(NEWS CENTER) -- The parents of a Virginia TV reporter shot to death on live television are in Maine to push for Yes on Question 3.

If approved, the initiative would close loopholes in state law by expanding background checks to include all gun sales and transfers.

Alison Parker and her cameraman were killed after a disgruntled former employee opened fire during a live report in August of last year.

Since the shooting, Alison's parents have committed themselves to enacting tougher gun control laws.
The couple is the latest in a string of high profile family members and victims of gun violence who have come to Maine to lobby for expanded background checks.

Barbara and Andy Parker say they were invited to come to Maine by supporters of Question 3.

The couple says they didn't see their 24-year old daughter die on live television - but the world as they knew it ended.
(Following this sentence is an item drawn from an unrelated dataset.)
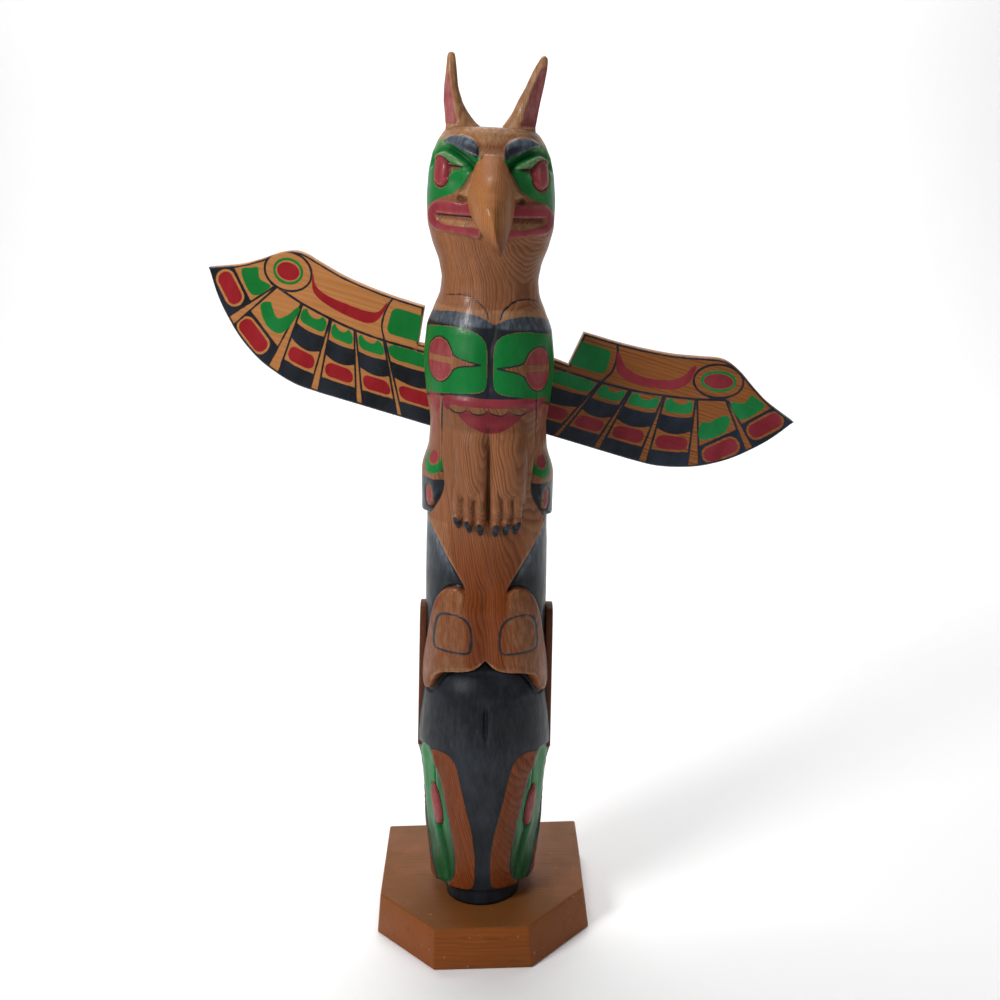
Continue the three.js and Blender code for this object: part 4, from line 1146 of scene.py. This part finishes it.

Parker spoke out against gun violence on national television the day after his daughter died as a way to channel his grief and anger he says into "action."

Since their daughter's horrific death the Parkers have traveled across the country waging a campaign for gun control -- they say Question 3 which would expand background checks to private gun sales in Maine will save lives.

'When you have reasonable gun laws in place, where you close loop holes, universal background checks-- gun violence goes down," said Parker.

The couple plans to meet with volunteers with the Yes on Question 3 campaign this weekend and meet with Julie and Wayne Richardson, whose daughter Darien died after being shot by an intruder.